USS Alvin C. Cockrell (DE-366) was a John C. Butler-class destroyer escort acquired by the U.S. Navy during World War II. Decommissioned several times, in addition to serving in the World War, she also served during the Berlin Crisis of 1961.

The ship's keel was laid down on 1 May 1944 at Orange, Texas, by the Consolidated Steel Corp.. Alvin C. Cockrell was launched on 27 June 1944, sponsored by Mrs. James A. Perkins, the sister of the late 1st Lt. Cockrell. The destroyer escort was commissioned on 7 August 1944 at her builder's yard, Lt. Comdr. Merrill M. Sanford, USNR, in command.

After initial fitting out alongside the City Docks at Orange, Alvin C. Cockrell shifted to Galveston, Texas, arriving on 14 October, and continued fitting out at the Todd-Galveston Shipbuilding, Inc., yard. Completing these preparations for service on 25 October, she sailed for Bermuda that afternoon in company with her sister ship French, for shakedown training. Arriving at noon on the last day of October, the new destroyer escort carried out her shakedown training out of Bermuda until 29 November, after which time she sailed for Boston Navy Yard and post-shakedown availability. Underway from Boston, Massachusetts, on 10 December, Alvin C. Cockrell arrived at Norfolk, Virginia, the following day.

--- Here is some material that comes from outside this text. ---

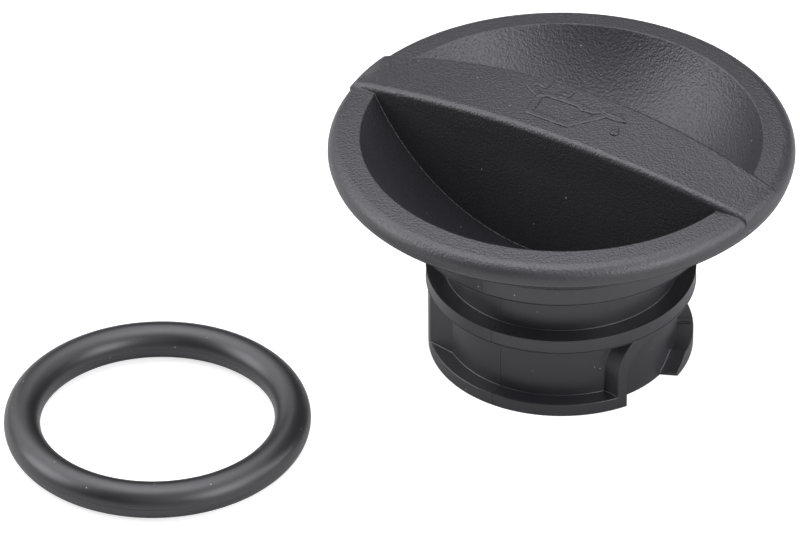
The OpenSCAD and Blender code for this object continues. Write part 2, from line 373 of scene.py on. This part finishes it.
# %% Level the step in the band
def level_step(point, normal, out, radius):
    """The new place of a point on the step of the band, or None where it stays."""
    in_reach = band_r - 2 * hair < radius < step_r + 2 * hair
    in_height = step_low - hair < point.z < band_z + hair
    faces_it = normal.z > squarely or normal.dot(out) > squarely
    if not in_reach or not in_height or not faces_it:
        return None
    sloped = out * math.sin(band_slope) + Vector((0, 0, math.cos(band_slope)))
    height = min(point.z, band_z - (radius - band_r) * math.tan(band_slope))
    return Vector((point.x, point.y, height)), sloped


# %% Choose what presses a point
def press(point, normal):
    """The new place and shading direction of one corner of the mesh."""
    out = Vector((point.x, point.y, 0))
    radius = out.length
    out.normalize()
    past = radius - round_middle_r
    across = abs(point.y * math.cos(bar_turn) - point.x * math.sin(bar_turn))
    found = None
    if across < end_half_width:
        found = draw_in_foot(point, normal, out, past) or round_off_end(point, normal, out, past)
    return found or level_step(point, normal, out, radius) or (point, normal)


end_point = Vector((rim_r * math.cos(bar_turn), rim_r * math.sin(bar_turn), bar_end_top))
end_place = press(end_point, Vector((0, 0, 1)))[0]
print("the end of the bar comes down by mm:", round((end_point - end_place).length / MM, 2))

# %% Copy the cap and close the copy
def merge_doubles(piece, gap):
    """Merges the points of a piece that lie closer together than this."""
    bpy.ops.object.select_all(action="DESELECT")
    piece.select_set(True)
    bpy.context.view_layer.objects.active = piece
    bpy.ops.object.mode_set(mode="EDIT")
    bpy.ops.mesh.select_all(action="SELECT")
    bpy.ops.mesh.remove_doubles(threshold=gap)
    bpy.ops.object.mode_set(mode="OBJECT")


bpy.ops.object.select_all(action="DESELECT")
cap.select_set(True)
bpy.context.view_layer.objects.active = cap
bpy.ops.object.duplicate(linked=False)
skin = bpy.context.object
skin.name = "cap_skin"
mesh = skin.data
shaded = mesh.attributes.new("shaded", "FLOAT_VECTOR", "CORNER")
for loop, corner in zip(mesh.loops, mesh.corner_normals):
    shaded.data[loop.index].vector = corner.vector
weld = 0.008 * MM
merge_doubles(skin, weld)
print("points in the copy:", len(mesh.vertices))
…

On 15 December, Alvin C. Cockrell sailed from Norfolk, and escorted the attack transport Thomas Jefferson to the Panama Canal Zone, arriving there on 20 December. Transiting the canal the same day, the destroyer escort then proceeded independently to San Diego, California, arriving there three days after Christmas of 1944. She sailed thence for the Hawaiian Islands, reaching Pearl Harbor on the afternoon of 7 January 1945.